In questo non-luogo la caratterizzazione dei personaggi va a costituire una sorta di mitologia suburbana che difficilmente si lascia penetrare. Alcuni sembrano dei veri e propri tipi ricorrenti nelle storie di violenza e sadismo: il capofamiglia violento, il vicino di casa rabbioso, il papà degenere, tutti facenti parte di un sistema familiare corrotto in cui non mancano le mogli sottomesse e complici. Attuiamo con essi un atteggiamento manipolatorio-simbolico, li incastoniamo in un sistema totemico atto ad esorcizzare il terrore di essere come loro, e in questo senso li seppelliamo sotto una lunga serie di tabù. Altri invece ci appaiono inaccessibili (soprattutto i personaggi più giovani) per cui il gioco di immedesimazione riesce difficilissimo. Inoltre, la generale e più ampia situazione di precarietà e soffocamento è sottesa e al contempo messa in primo piano, ma non problematizzata fino in fondo.

Ciò che non torna nelle coordinate dello spettatore sono gli atteggiamenti dei protagonisti: gli adulti sembrano molto spesso lasciarsi andare in atteggiamenti infantili e grotteschi; i bambini scimmiottano comportamenti tipicamente adulti con la devota capacità imitativa di chi rifiuta categoricamente la propria realtà. Questo scompiglio è funzionale al successo della comunicazione visiva ma sacrifica sempre quel sostrato (sostanziale) di ricerca e indagine personale a carico dello spettatore.

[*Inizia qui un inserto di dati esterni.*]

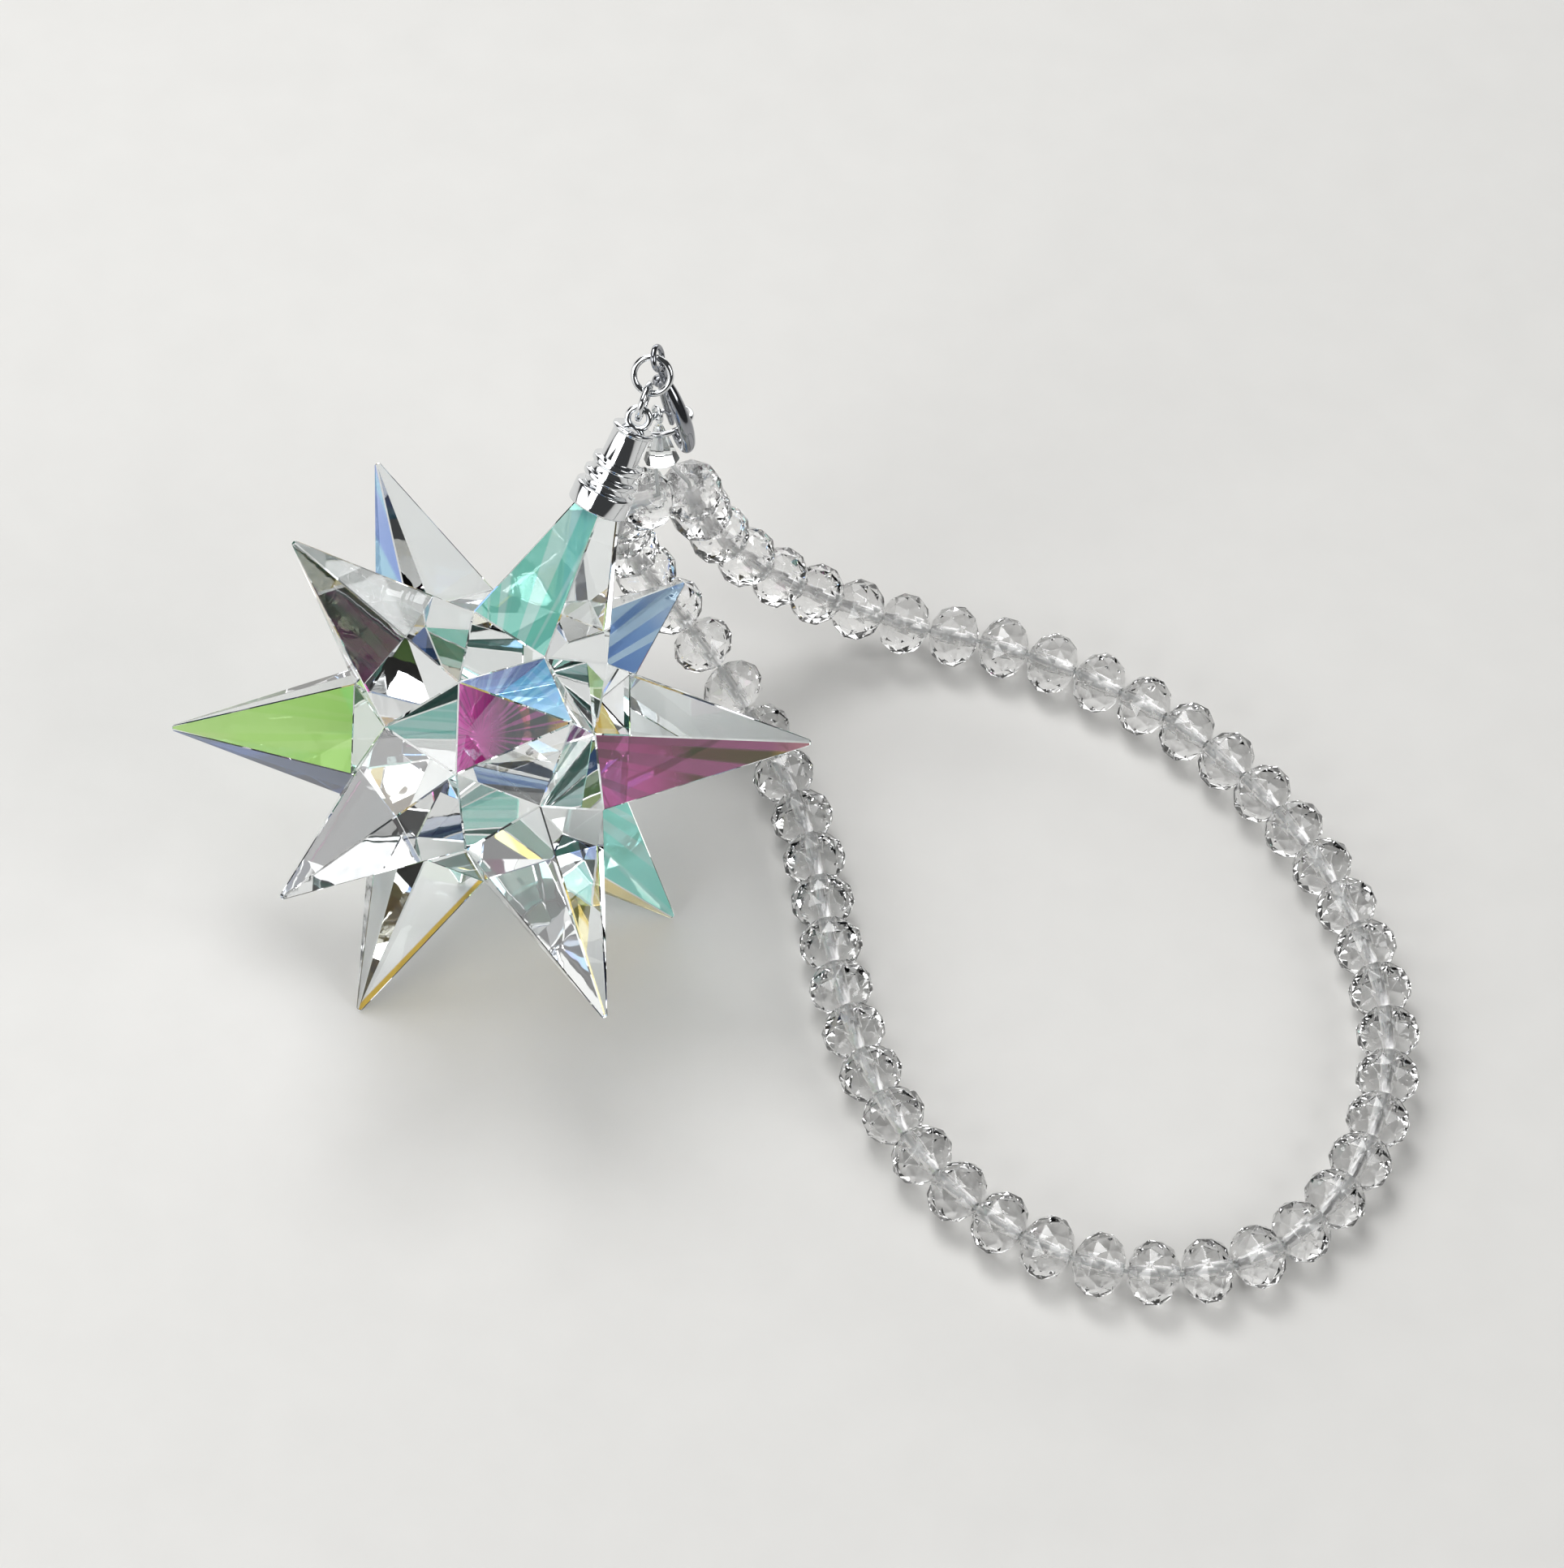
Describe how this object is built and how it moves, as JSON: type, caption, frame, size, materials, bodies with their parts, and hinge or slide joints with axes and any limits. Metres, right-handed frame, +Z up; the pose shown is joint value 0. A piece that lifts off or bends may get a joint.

Si potrebbe pensare a Favolacce come una tentata creazione di una tragedia barocca contemporanea, laddove per barocco si intende la sua visione esasperata e a tratti sclerotica, iper-intensificata da un utilizzo non originale di certi schemi tragici. Produzione di orrore senza impegno, un fortunato splatter senza sangue ma con tutta la godibilità della violenza fine a sé stessa dove alla mano mozzata si sostituisce l’incapacità di comunicarsi finanche l’odio.